Spruiking social innovation

Japanese multinational Hitachi is one of the world's biggest companies but was recording record losses in 2009 when it decided to change tack.  New management decided to pursue a fresh strategy of large scale social innovation - a program of contributing to society through smart cities, apps and inventions.

Neil Evans, general manager Australia and New Zealand with Hitachi Data Systems told Business Spectator the company's values haven't changed but its outcomes have.

"Technology has already enabled significant change in the way we live and work but the world is at a turning point where technology will underpin the way our society operates – change that simply wasn’t possible a century ago," Evans said.

"In this globalised environment people need to find a more logical and sustainable way of living and Hitachi is focused, passionate and well positioned to drive this change.”

The company is working on man-made leaves, 50 cent folding microscopes, solar powered desalination plants and robots who teach children with special needs. There's an underlying desire for profit of course - government contracts are lucrative things - but it's refreshing to see a company talk about the Internet of Things (IoT) and connected devices in a way that may really change the world for the better.

Apple too is realising the broader benefits of social good, turning its App Store RED for two weeks to help fight HIV/AIDS and raising US$75 million in the process. Importantly, the company managed to get third party content creators - big ones - to opt-in to supporting the campaign, with all in-app purchases going to charity. Over the two weeks Angry Birds players could perfect their bird-flinging with (RED)’s Mighty Feathers and challenge themselves to a bonus golden egg level, while Garageband offered 300 exclusive loops with all proceeds going to fight the disease. The result was a win-win; good PR and karma for Apple and vital money in the fight against HIV/AIDS.

Uber faux pas

And what about start-ups? Uber is struggling to reconcile its aggressive, market disrupting approach with respect for the social context it's operating within.
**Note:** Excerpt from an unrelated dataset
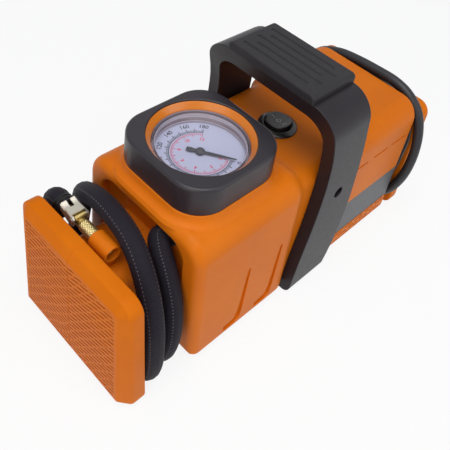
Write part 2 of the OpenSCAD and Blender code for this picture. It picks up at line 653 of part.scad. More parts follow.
// ---- Pump ----
ring_out = bore_r + 10.7;
module pump_frame() color("lightgray") in_frame()
    difference() {
        union() {
            along_x(frame_x, frame_x + frame_thick)
                polygon(rounded([[-ring_out - 1, body_floor + wall], [ring_out + 1, body_floor + wall],
                                 [ring_out + 1, shaft_z + motor_r + 3], [-ring_out - 1, shaft_z + motor_r + 3]],
                                [5, 5, 5, 5]));
            for (s = [-1, 1])
                translate([cylinder_x - 14, s < 0 ? -ring_out : ring_out - 5, cylinder_base])
                    cube([frame_x - cylinder_x + 15, 5, 6]);
            translate([cylinder_x - 20, -ring_out, cylinder_base]) cube([6.5, 2 * ring_out, 6]);
            translate([cylinder_x, 0, cylinder_base]) cylinder(h = 6, r = ring_out - 0.5);
        }
        translate([cylinder_x, 0, cylinder_base - 1]) cylinder(h = 8, r = cyl_r + seat_gap);
        translate([gear_x - 1.5, -19.5, cylinder_base - 1]) cube([gear_thick + 5, 39, 8]);
        rod_x(frame_x - 1, frame_x + frame_thick + 1, bearing_r, 0, crank_z);
        rod_x(frame_x - 1, frame_x + frame_thick + 1, 9, 0, shaft_z);
        for (a = [0, 180])
            rod_x(frame_x - 1, frame_x + frame_thick + 1, 1.6, 14 * cos(a), shaft_z);
    }
cyl_r = bore_r + 2.2;
module cylinder_node() color("silver") in_frame()
    translate([cylinder_x, 0, 0])
    difference() {
        union() {
            translate([0, 0, cylinder_base]) cylinder(h = cylinder_top - cylinder_base, r = cyl_r);
            translate([0, 0, cylinder_base + 6]) cylinder(h = 2, r = cyl_r + 2);
            for (z = [cylinder_base + 14:5:cylinder_top - 6])
                translate([0, 0, z]) cylinder(h = 1.6, r = cyl_r + 1.6);
        }
        translate([0, 0, cylinder_base - 1]) cylinder(h = cylinder_top - cylinder_base + 2, r = bore_r);
    }
head_screw_r = 1.4;
module cylinder_head() color("silver") in_frame()
    difference() {
        union() {
            translate([cylinder_x, 0, cylinder_top]) cylinder(h = head_top - cylinder_top, r = cyl_r + 1.6);
            rod_x(manifold_rear, cylinder_x, 3.2, 0, cylinder_top + 4);
        }
        rod_x(manifold_rear - 1, cylinder_x, 1.5, 0, cylinder_top + 4);
        translate([cylinder_x, 0, cylinder_top - 1]) cylinder(h = 5, r = 1.5);
        for (a = [45:90:315])
            translate([cylinder_x + 13 * cos(a), 13 * sin(a), cylinder_top + 2])
                cylinder(h = 9, r = head_screw_r);
    }
module head_screws() color("gray") in_frame()
    for (a = [45:90:315])
        translate([cylinder_x + 13 * cos(a), 13 * sin(a), 0]) {
            translate([0, 0, cylinder_top + 2.2])
                cylinder(h = head_top - cylinder_top - 2, r = head_screw_r - running_gap);
            translate([0, 0, head_top]) cylinder(h = 1.6, r = 2.5);
        }
manifold_front = 78;
manifold_rear = 86;
manifold_low = 90;
manifold_top = 102;
stem_x = 82;
stem_y = 14;
module air_manifold() color("goldenrod") in_frame()
    difference() {
        translate([manifold_front, -24, manifold_low])
            cube([manifold_rear - manifold_front, 47, manifold_top - manifold_low]);
        translate([stem_x, -22, 95]) rotate([-90, 0, 0]) cylinder(h = 43, r = 1.5);
    }
piston_low = wrist_z - 6;
module piston() color("lightgray") in_frame()
    translate([cylinder_x, 0, 0])
    difference() {
        translate([0, 0, piston_low]) cylinder(h = piston_top - piston_low, r = piston_d / 2);
        translate([0, 0, piston_low - 1])
            cylinder(h = piston_top - 3.6 - piston_low + 1, r = piston_d / 2 - 1.6);
        difference() {
            translate([0, 0, piston_top - 2.8]) cylinder(h = 1.8, r = piston_d / 2 + 1);
            translate([0, 0, piston_top - 4]) cylinder(h = 4, r = piston_d / 2 - 1.1);
        }
    }
module piston_ring() color("black") in_frame()
    translate([cylinder_x, 0, piston_top - 2.8])
    difference() {
        cylinder(h = 1.8, r = piston_d / 2 + 0.2);
        translate([0, 0, -1]) cylinder(h = 4, r = piston_d / 2 - 1.1);
    }
module con_rod() color("lightgray") in_frame()
    translate([cylinder_x, 0, 0])
    difference() {
        union() {
            rod_x(-3.5, 3.5, 6.5, 0, crank_z + crank_r);
            rod_x(-2.5, 2.5, 4, 0, wrist_z);
            translate([-2, -2.5, crank_z + crank_r + 3]) cube([4, 5, rod_length - 5]);
        }
        rod_x(-5, 5, crank_pin_r + running_gap, 0, crank_z + crank_r);
        rod_x(-5, 5, 2, 0, wrist_z);
    }
module wrist_pin() color("silver") in_frame()
    translate([cylinder_x, 0, 0]) rod_x(-4.5, 4.5, 2 - running_gap, 0, wrist_z);
// Trapezoid teeth round a blank
module gear_blank(teeth, r, a, b, y, z, turn = 0)
    translate([a, y, z]) rotate([0, 90, 0]) rotate([0, 0, turn]) linear_extrude(b - a)
    polygon([for (i = [0:teeth - 1]) for (s = [[-0.34, -1.1], [-0.1, 0.8], [0.1, 0.8], [0.34, -1.1]])
             let (t = 360 * (i + s[0]) / teeth, q = r + s[1] * gear_module) [q * cos(t), q * sin(t)]]);
module drive_gear() color([0.85, 0.85, 0.8]) in_frame() {
    gear_blank(gear_teeth, gear_r, gear_x, gear_x + gear_thick, 0, crank_z);
    rod_x(crank_disc_x, gear_x + eps, 11, 0, crank_z);
    rod_x(cylinder_x - 5, crank_disc_x + eps, crank_pin_r, 0, crank_z + crank_r);
    rod_x(gear_x + gear_thick - eps, frame_x + frame_thick + 3, axle_r, 0, crank_z);
}
bearing_r = 8;
module gear_bearing() color("silver") in_frame()
    difference() {
        rod_x(frame_x - 0.5, frame_x + frame_thick, bearing_r - running_gap, 0, crank_z);
        rod_x(frame_x - 2, frame_x + frame_thick + 1, axle_r + running_gap, 0, crank_z);
    }

// ---- Motor ----
module motor_can() color("gray") in_frame()
    difference() {
        union() {
            rod_x(motor_x, motor_x + motor_length, motor_r, 0, shaft_z);
            rod_x(frame_x + 0.4, motor_x + eps, 9 - seat_gap, 0, shaft_z);
        }
        rod_x(motor_x + 2, motor_x + motor_length + 1, motor_r - 1.6, 0, shaft_z);
        rod_x(frame_x - 1, motor_x + 3, shaft_r + running_gap, 0, shaft_z);
        for (a = [0, 180]) rod_x(motor_x - 1, motor_x + 1.5, 1.6, 14 * cos(a), shaft_z);
    }
module motor_cap() color([0.15, 0.15, 0.16]) in_frame()
    difference() {
        union() {
            rod_x(motor_x + motor_length, motor_x + motor_length + 3, motor_r - 0.4, 0, shaft_z);
            rod_x(motor_x + motor_length - 3, motor_x + motor_length + eps, motor_r - 1.6 - seat_gap,
                  0, shaft_z);
        }
        rod_x(motor_x + motor_length - 4, motor_x + motor_length + 4, shaft_r + running_gap, 0, shaft_z);
    }
module motor_shaft() color("silver") in_frame() {
    rod_x(gear_x - 1, motor_x + motor_length + 12, shaft_r, 0, shaft_z);
    rod_x(motor_x + 8, motor_x + motor_length - 8, motor_r - 6, 0, shaft_z);
}
module pinion() color("gold") in_frame()
    difference() {
        gear_blank(pinion_teeth, pinion_r, gear_x - 0.5, gear_x + gear_thick + 1, 0, shaft_z,
                   180 / pinion_teeth);
        rod_x(gear_x - 2, gear_x + gear_thick + 3, shaft_r, 0, shaft_z);
    }
fan_x = motor_x + motor_length + 5;
module fan() color("white") in_frame()
    difference() {
        union() {
            rod_x(fan_x, fan_x + 6, 6, 0, shaft_z);
            for (a = [0:60:300])
                translate([fan_x, 0, shaft_z]) rotate([a, 0, 0]) translate([0, 5, 0]) rotate([0, 35, 0])
                    translate([0, 0, -0.7]) cube([8, 15, 1.4]);
        }
        rod_x(fan_x - 5, fan_x + 12, shaft_r, 0, shaft_z);
    }
module motor_screws() color("gray") in_frame()
    for (a = [0, 180]) {
        rod_x(frame_x - 0.2, motor_x + 1.4, 1.6 - running_gap, 14 * cos(a), shaft_z);
        rod_x(frame_x - 2, frame_x, 2.8, 14 * cos(a), shaft_z);
    }

// ---- Power board: it lies on four posts that stand on the shells' floor ----
board_front = fan_x + 10;
board_length = rear_wall_x - wall - 14 - board_front;
board_half = 36;
board_z = body_floor + wall + 5;
post_x = [board_front + 4, board_front + board_length - 4];
post_y = [-board_half + 4, board_half - 4];
module board_posts()
    for (x = post_x, y = post_y)
        translate([x, y, body_floor + 1]) cylinder(h = board_z - body_floor - 1, r = 3);
module board_holes()
    for (x = post_x, y = post_y)
        translate([x, y, board_z - 4]) cylinder(h = 8, r = screw_r);
module power_board() color("darkgreen") in_frame()
    difference() {
        translate([board_front, -board_half, board_z]) cube([board_length, 2 * board_half, 1.6]);
        for (x = post_x, y = post_y)
            translate([x, y, board_z - 1]) cylinder(h = 4, r = screw_r + seat_gap);
    }
module transformer() color("peru") in_frame() {
    translate([board_front + 3, -24, board_z + 1.6]) cube([board_length - 7, 34, 30]);
    translate([board_front + 6, -28, board_z + 5]) cube([board_length - 13, 42, 22]);
}
module capacitor() color("navy") in_frame()
    translate([board_front + 16, 24, board_z + 1.6]) cylinder(h = 26, r = 7);
module board_screws() color("silver") in_frame()
    for (x = post_x, y = post_y)
        translate([x, y, 0]) {
            translate([0, 0, board_z - 3.6]) cylinder(h = 5.4, r = screw_r - running_gap);
            translate([0, 0, board_z + 1.6]) cylinder(h = 1.6, r = 2.6);
        }

near_shell();
far_shell();
shell_screws();
label_plate();
chuck_holder();
handle_frame();
grip_pad();
handle_screws();
gauge_bezel();
gauge_ring();
gauge_lens();
gauge_dial();
gauge_needle();
gauge_can();
switch_body();
switch_rocker();
hose();
hose_nipple();
hose_ferrule();
chuck_body();
chuck_lever();
chuck_pin();
lead_coil();
lead_loop();
lead_boot();
plug_body();
plug_tip();
plug_springs();
pump_frame();
cylinder_node();  // cylinder
cylinder_head();
head_screws();
air_manifold();
piston();
piston_ring();
con_rod();
wrist_pin();
drive_gear();
gear_bearing();
motor_can();
motor_cap();
motor_shaft();
pinion();
fan();
motor_screws();
power_board();
transformer();
capacitor();
board_screws();
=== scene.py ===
"""Portable tire inflator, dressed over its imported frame: stage, hose, power lead, orange shells,
handle, gauge, switch, chuck and works. Pieces are drawn in bench millimetres, counted from the front
plate, and stood in the frame in metres."""
import cmath
import math

import bmesh
import bpy
from mathutils import Matrix, Vector


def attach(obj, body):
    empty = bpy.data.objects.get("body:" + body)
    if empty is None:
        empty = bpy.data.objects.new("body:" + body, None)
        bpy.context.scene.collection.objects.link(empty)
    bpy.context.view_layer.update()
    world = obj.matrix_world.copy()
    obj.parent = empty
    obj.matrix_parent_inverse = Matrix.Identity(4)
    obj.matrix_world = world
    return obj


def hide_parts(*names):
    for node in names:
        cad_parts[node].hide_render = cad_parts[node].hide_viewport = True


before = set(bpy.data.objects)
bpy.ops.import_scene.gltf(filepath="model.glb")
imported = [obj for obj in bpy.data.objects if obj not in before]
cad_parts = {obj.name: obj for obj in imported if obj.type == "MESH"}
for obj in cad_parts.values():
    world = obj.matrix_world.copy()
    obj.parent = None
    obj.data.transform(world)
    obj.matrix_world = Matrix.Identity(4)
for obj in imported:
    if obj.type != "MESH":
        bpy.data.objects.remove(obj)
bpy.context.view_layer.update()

# ---- Stage ----
# A pale floor under an overcast sky, with a large soft window overhead and weaker ones before the
# inflator and on its near side. The camera stands above its front left corner.
scene = bpy.context.scene
scene.view_settings.view_transform = "Standard"


def stand(name, data):
    """A new object in the scene with this data."""
    made = bpy.data.objects.new(name, data)
    scene.collection.objects.link(made)
    return made


def to_data(mesh):
    data = bpy.data.meshes.new("mesh")
    mesh.to_mesh(data)
    mesh.free()
    return data


camera_data = bpy.data.cameras.new("camera")
camera_data.lens = 46.64
camera_data.sensor_width = 36
camera_data.shift_y = -0.0844
camera = stand("camera", camera_data)
camera.location = (-0.24595, -0.17181, 0.36370)
camera.rotation_euler = [math.radians(a) for a in (43.68375, -7.63508, -44.34824)]
scene.camera = camera


class Wire:
    """One output of a shader tree. Sums, products and comparisons of wires add their Math nodes."""

    def __init__(self, owner, socket):
        self.owner, self.socket = owner, socket

    def math(self, operation, *others):
        return self.owner.node("Math", dict(enumerate((self, *others))), operation=operation)

    def __add__(self, other):
        return self.math("ADD", other)

    def __sub__(self, other):
        return self.math("SUBTRACT", other)

    def __rsub__(self, other):
        return self.owner.node("Math", {0: other, 1: self}, operation="SUBTRACT")

    def __mul__(self, other):
        return self.math("MULTIPLY", other)

    def __truediv__(self, other):
        return self.math("DIVIDE", other)

    def __lt__(self, other):
        return self.math("LESS_THAN", other)

    def __gt__(self, other):
        return self.math("GREATER_THAN", other)

    __radd__ = __add__
    __rmul__ = __mul__


class Shading:
    """The node tree of a material or of the sky, with the one method that adds any other node."""

    def __init__(self, holder):
        holder.use_nodes = True
        self.tree = holder.node_tree

    def node(self, kind, inputs, output=0, stops=(), **settings):
        made = self.tree.nodes.new("ShaderNode" + kind)
        for key, value in settings.items():
            setattr(made, key, value)
        if stops:
            elements = made.color_ramp.elements
            while len(elements) < len(stops):
                elements.new(0.5)
            for element, (place, level) in zip(elements, stops):
                element.position, element.color = place, (level, level, level, 1)
        for key, value in inputs.items():
            self.feed(made.inputs[key], value)
        return Wire(self, made.outputs[output])

    def feed(self, socket, value):
        if isinstance(value, Wire):
            self.tree.links.new(value.socket, socket)
        else:
            socket.default_value = value

    def cleared(self, lit, plain, share, end):
        """Gives camera, mirrored and clear rays this share of the plain shader, others the lit one."""
        seen = ("Camera", "Glossy", "Transmission")
        rays = sum(self.node("LightPath", {}, f"Is {kind} Ray") for kind in seen)
        inputs = {0: rays.math("MINIMUM", 1.0) * share, 1: Wire(self, lit.outputs[0]), 2: plain}
        self.feed(self.tree.nodes[end].inputs[0], self.node("MixShader", inputs))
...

It took a sexual assault controversy, outrage over comments it would track journalists and an ever-growing list of PR faux pas' to compel Uber to show a more socially responsible face, albeit a pretty lame one.

Consistent outrage over its methods of acquiring customers from its rivals has led to a quick response. There's a partnership with the 'No Kid Hungry' initiative, with the addition of a 'Donate' button in the app which would automatically add a $5 donation to each ride - from the user.

Tech start-ups as a general rule put themselves and their business first, and perhaps for that they can be forgiven - at least until they reach a level of funding and scale that they can be held to the same standards as everyone else.

Apps are an easily scalable and shareable way of shaping the world we live in. Just as the architects of the world built Melbourne and Sydney with skyscrapers and iconic bridges, app developers are constructing the places we spend an increasing amount of time in. Some developers are choosing to elbow their way to the top of the App Store, but others, perhaps ones that can afford to, are doing so with an eye to social good. 

Questions remain over whether companies like Samsung, Hitachi and Apple are genuine with their values and if their drive to do good is driven by altruism, or economic sense. In most cases it's a bit of both.

But a phone filled with apps to donate to others, to preserve a dying culture or to improve the health of LGBTIQ Australians is a better outcome than a phone filled with selfies, entitled rants and voucher codes.

And as consumers we're able to drive a demand so that the next tech giant is more about social conscience than selfies. Now that's a pretty powerful thing.